Baker Career Outlook
The career outlook of bakers is slower than the national average for all job types. The US Bureau of Labor Statistics revealed that in the ten-year period covering 2012 to 2022, the job outlook is set to rise six percent. Thus, from the 167,600 bakers employed in 2012, the number is expected to rise to 177,000.
The demand will be fueled by the fact that population will continue to grow and will naturally want to eat. This will require the need for more bakers. However, the job growth will be affected by the growing popularity of automated machines and mass production equipment, particularly in the area of commercial baking.
Strictly speaking there are no formal educational requirements for this profession. However, those who hold high school diplomas may opt to get formal training in a culinary school which lasts for one to two years. A lot of bakers actually don’t do so but rather learn on the job while under the apprenticeship of a seasoned baker. Some may even start their careers as assistants to experienced bakers and then become bakers themselves as their knowledge and skills of baking and baking techniques grow.

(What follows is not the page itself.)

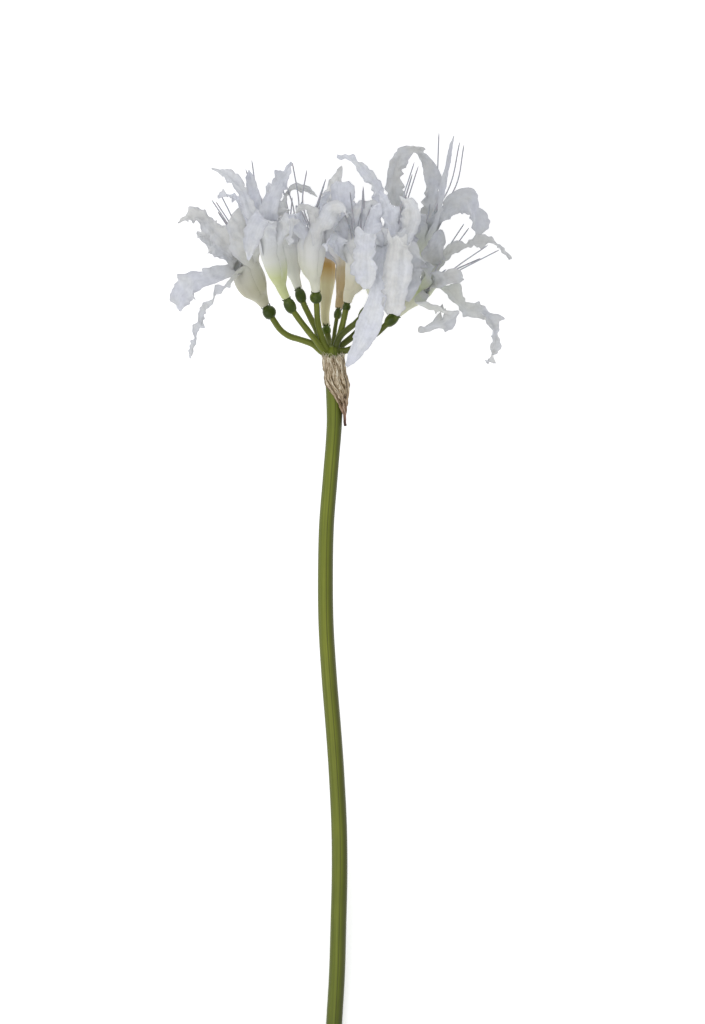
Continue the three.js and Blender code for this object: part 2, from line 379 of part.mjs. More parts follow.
function greenBody() {
  const line = curve(SCAPE_RUN.map(at));
  const stem = bar(line, (s) => lookup(SCAPE_R, s), SCAPE_SIDES, 22);
  const parts = [stem];
  for (const bloom of BLOOMS) {
    const m = mouth(bloom);
    const heart = at([333, 352, 51]), first = at(bloom.stalk[0]);
    const base = heart.clone().addScaledVector(first.clone().sub(heart).normalize(), 1.6).add(new THREE.Vector3(0, -2, 0));
    const stalk = curve([base, first, ...bloom.stalk.slice(1).map(at), m.o]);
    parts.push(bar(stalk, (s) => PEDICEL_R * (1.08 - 0.1 * s), PEDICEL_SIDES, 1 + bloom.stalk.length));
    const [wide, tall] = bloom.size, ends = [m.o.clone().addScaledVector(m.up, -tall), m.o.clone(), m.o.clone().addScaledVector(m.up, tall)];
    const swell = (s) => wide * lookup([[0, 0.45], [0.25, 0.92], [0.5, 1.03], [0.75, 0.9], [1, 0.45]], s);
    parts.push(bar(curve(ends), swell, OVARY_SIDES, 4));
  }
  return union(parts);
}

// ---------------------------------------------------------------- the spathe
// A valve starts at the umbel's foot and hangs along the scape. Angles are from the
// top side (+Z), positive to the right.
function valve(length, left, right, lean, flare, seed) {
  const line = curve(SCAPE_RUN.map(at)), rows = 9, cols = 5, total = line.getLength();
  const grid = [];
  for (let i = 0; i <= rows; i++) {
    const v = i / rows, s = (4.3 + v * length) / total;
    const p = line.getPointAt(s), t = line.getTangentAt(s).normalize();
    const x = new THREE.Vector3(1, 0, 0).addScaledVector(t, -t.x).normalize(), z = new THREE.Vector3().crossVectors(x, t).normalize();
    if (z.z < 0) z.negate();
    const a0 = lookup(left, v) * Math.PI / 180, a1 = lookup(right, v) * Math.PI / 180;
    const row = [];
    for (let j = 0; j <= cols; j++) {
      const a = a0 + (a1 - a0) * j / cols;
      const crease = 0.28 * (1 + Math.sin(seed + 2.1 * j + 1.7 * i)) * smooth(0, 0.25, v);
      const fold = flare * smooth(0.2, 0.45, v) * smooth(0.75, 0.5, v) * smooth(0.5, 1, j / cols);
      const r = lookup(SCAPE_R, s) + GAP + SHEET / 2 + 0.15 + crease + lean * smooth(0.35, 1, v) + fold;
      const n = x.clone().multiplyScalar(Math.sin(a)).addScaledVector(z, Math.cos(a));
      row.push({ p: p.clone().addScaledVector(n, r), n });
    }
    grid.push(row);
  }
  return sheet(grid, SHEET);
}
const frontValve = () => valve(SPATHE_LENGTH,
  [[0, -84], [0.2, -74], [0.35, -62], [0.45, -44], [0.55, -10], [0.7, 22], [0.85, 48], [1, 66]],
  [[0, 84], [0.3, 92], [0.5, 100], [0.7, 90], [0.85, 80], [1, 72]], 0.8, 2.2, 0.4);
const backValve = () => valve(BACK_VALVE_LENGTH,
  [[0, 102], [0.3, 116], [0.6, 146], [0.85, 172], [1, 186]],
  [[0, 258], [0.3, 250], [0.6, 232], [0.85, 208], [1, 192]], 0.6, 0, 2.2);

// ---------------------------------------------------------------- building
// A blade or filament that would cross another node is bent up or down, which grows
// towards its tip, and only then shortened.
const LIFTS = [0, 3, -3, 6, -6, 9, -9, 12, -12, 16, -16, 20, -20];
const CUTS = [1, 0.9, 0.8, 0.7, 0.6, 0.5];

const box = (m) => { const b = m.boundingBox(); return new THREE.Box3(V(b.min), V(b.max)); };
const meets = (a, b) => a.box.intersectsBox(b.box) && a.body.intersect(b.body).volume() > 1e-4;

const green = greenBody(), front = frontValve(), back = backValve();
const kept = [['scape', green], ['spathe_front', front], ['spathe_back', back]]
  .map(([owner, body]) => ({ owner, body, box: box(body) }));
const mouths = BLOOMS.map(mouth), made = BLOOMS.map(() => []), notes = [];
BLOOMS.forEach((bloom, b) => {
  const body = funnel(bloom, mouths[b]);
  made[b].push(body);
  for (const other of kept) {
    if (meets({ body, box: box(body) }, other)) notes.push(`${bloom.name} funnel meets ${other.owner}`);
  }
  kept.push({ owner: bloom.name, body, box: box(body) });
});
function place(bloom, b, what, build) {
  for (const cut of CUTS) for (const lift of LIFTS) {
    const grown = build(lift, cut, GAP), test = { body: grown, box: box(grown) };
    if (kept.some((other) => other.owner !== bloom.name && meets(test, other))) continue;
    const body = build(lift, cut, 0);
    made[b].push(body);
    kept.push({ owner: bloom.name, body, box: box(body) });
    if (lift || cut < 1) notes.push(`${bloom.name} ${what} lift ${lift} cut ${cut}`);
    return;
  }
  notes.push(`${bloom.name} ${what} left out`);
}
for (let k = 0; k < 6; k++) BLOOMS.forEach((bloom, b) => place(bloom, b, `tepal ${k}`,
  (lift, cut, grow) => tepalBlade(bloom, mouths[b], bloom.tepals[k], k, lift, cut, grow)));
for (let k = 0; k < 7; k++) BLOOMS.forEach((bloom, b) => place(bloom, b, `filament ${k}`,
  (lift, cut, grow) => filament(bloom, mouths[b], bloom.stamens[k], k, lift, cut, grow)));

const greenSkin = new THREE.MeshStandardMaterial({ color: 0x6d7a38, roughness: 0.5, metalness: 0 });
const paper = new THREE.MeshStandardMaterial({ color: 0xa08c6e, roughness: 0.9, metalness: 0 });
const petal = new THREE.MeshStandardMaterial({ color: 0xdce0ea, roughness: 0.6, metalness: 0 });

const flower = new THREE.Group();
flower.add(toMesh('scape', green, greenSkin), toMesh('spathe_front', front, paper), toMesh('spathe_back', back, paper));
BLOOMS.forEach((bloom, b) => flower.add(toMesh(bloom.name, union(made[b]), petal)));

// The origin is under the middle of the part's box, on the surface it lies on.
const bounds = new THREE.Box3().setFromObject(flower), centre = bounds.getCenter(new THREE.Vector3());
flower.position.set(-centre.x, -centre.y, -bounds.min.z);
flower.userData.notes = notes;

export default flower;
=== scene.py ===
"""A cut nerine stem with one open umbel, lying on a pale floor.

The plant is drawn on a grid of half millimetres, x to the right and y from the flowers to the cut end, with
z in mm above the floor. Lengths stay in mm until a mesh is made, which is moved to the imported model's place.
"""
import json
import math
import random

import bpy
import numpy as np
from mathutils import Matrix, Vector

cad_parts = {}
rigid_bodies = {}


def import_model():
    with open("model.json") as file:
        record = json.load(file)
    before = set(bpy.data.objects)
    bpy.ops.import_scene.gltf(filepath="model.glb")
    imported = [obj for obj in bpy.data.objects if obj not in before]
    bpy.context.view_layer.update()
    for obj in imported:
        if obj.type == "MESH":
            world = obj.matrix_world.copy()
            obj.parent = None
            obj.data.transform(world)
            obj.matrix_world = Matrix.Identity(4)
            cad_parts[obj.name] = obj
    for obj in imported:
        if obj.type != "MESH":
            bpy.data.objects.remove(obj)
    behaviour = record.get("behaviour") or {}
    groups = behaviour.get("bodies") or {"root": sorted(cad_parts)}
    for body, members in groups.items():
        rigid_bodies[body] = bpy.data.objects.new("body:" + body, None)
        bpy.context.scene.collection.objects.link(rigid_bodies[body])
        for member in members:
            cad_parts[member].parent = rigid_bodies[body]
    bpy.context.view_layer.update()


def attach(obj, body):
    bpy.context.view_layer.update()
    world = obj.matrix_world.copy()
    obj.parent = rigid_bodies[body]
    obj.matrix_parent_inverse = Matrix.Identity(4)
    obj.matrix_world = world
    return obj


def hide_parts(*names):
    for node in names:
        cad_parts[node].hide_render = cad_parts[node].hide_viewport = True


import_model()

# -------- the drawing grid
GRID = 0.5  # mm per step
VIEW = (705, 1024)  # steps that the camera sees
UMBEL = (333, 355)  # grid point of the top of the scape
STEM_END = (-1.0, -365.0)  # mm from there to the middle of the cut end
FINE = 20  # points of a curve between two drawn ones
TURN = 2 * math.pi
UV = "OFBake"

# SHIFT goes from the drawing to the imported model, in mm, by the middle of the scape's cut end.
scape = np.array([v.co for v in bpy.data.objects["scape"].data.vertices]) * 1000
cut_end = scape[scape[:, 1] < scape[:, 1].min() + 1.0]
cut_end = np.unique(np.round(cut_end, 3), axis=0).mean(axis=0)
SHIFT = np.array([cut_end[0] - STEM_END[0], cut_end[1] - STEM_END[1], 0.0])


def at(p):
    """A grid point in mm."""
    return np.array([(p[0] - UMBEL[0]) * GRID, (UMBEL[1] - p[1]) * GRID, p[2]], float)


def unit(v):
    return v / np.linalg.norm(v)


def units(rows):
    return rows / np.linalg.norm(rows, axis=1)[:, None]


def smooth(a, b, x):
    """Eases from 0 at a to 1 at b."""
    t = np.clip((np.asarray(x, float) - a) / (b - a), 0, 1)
    return t * t * (3 - 2 * t)


def lookup(table, x):
    return np.interp(x, [p[0] for p in table], [p[1] for p in table])


def mix(a, b, t):
    return a + (b - a) * t


def marked(across, along, number):
    """The marks of a grid of points. See Shape."""
    return np.stack(np.broadcast_arrays(across, along, number), axis=-1).astype(float)


def spline(points):
    """Points on a centripetal Catmull-Rom curve through these."""
    p = [np.asarray(q, float) for q in points]
    p = [2 * p[0] - p[1]] + p + [2 * p[-1] - p[-2]]
    out = []
    for i in range(1, len(p) - 2):
        x0, x1, x2, x3 = p[i - 1:i + 3]
        d0, d1, d2 = (max(np.dot(b - a, b - a), 1e-9) ** 0.25 for a, b in ((x0, x1), (x1, x2), (x2, x3)))
        t1 = ((x1 - x0) / d0 - (x2 - x0) / (d0 + d1) + (x2 - x1) / d1) * d1
        t2 = ((x2 - x1) / d1 - (x3 - x1) / (d1 + d2) + (x3 - x2) / d2) * d1
        second, third = -3 * x1 + 3 * x2 - 2 * t1 - t2, 2 * x1 - 2 * x2 + t1 + t2
        for t in np.arange(FINE) / FINE:
            out.append(x1 + t1 * t + second * t * t + third * t ** 3)
    out.append(p[-2])
    return np.array(out)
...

Certification is not mandatory but getting one demonstrates professionalism, knowledge and skills that can enhance a baker’s chances of being hired as a retail baker. There are various competence levels that the Retail Bakers of America certifies bakers in and those who want to obtain certification must satisfy education and experience requirements as well as pass a test. To become a Certified Journey Baker, the applicant does not need formal education in the field must have at least a year of work experience. For the Certified Baker certification, four years of work experience necessary. But to become a Certified Master Baker, the applicant must have 30 hours of sanitation work, 30 hours of professional development training an eight years of work experience.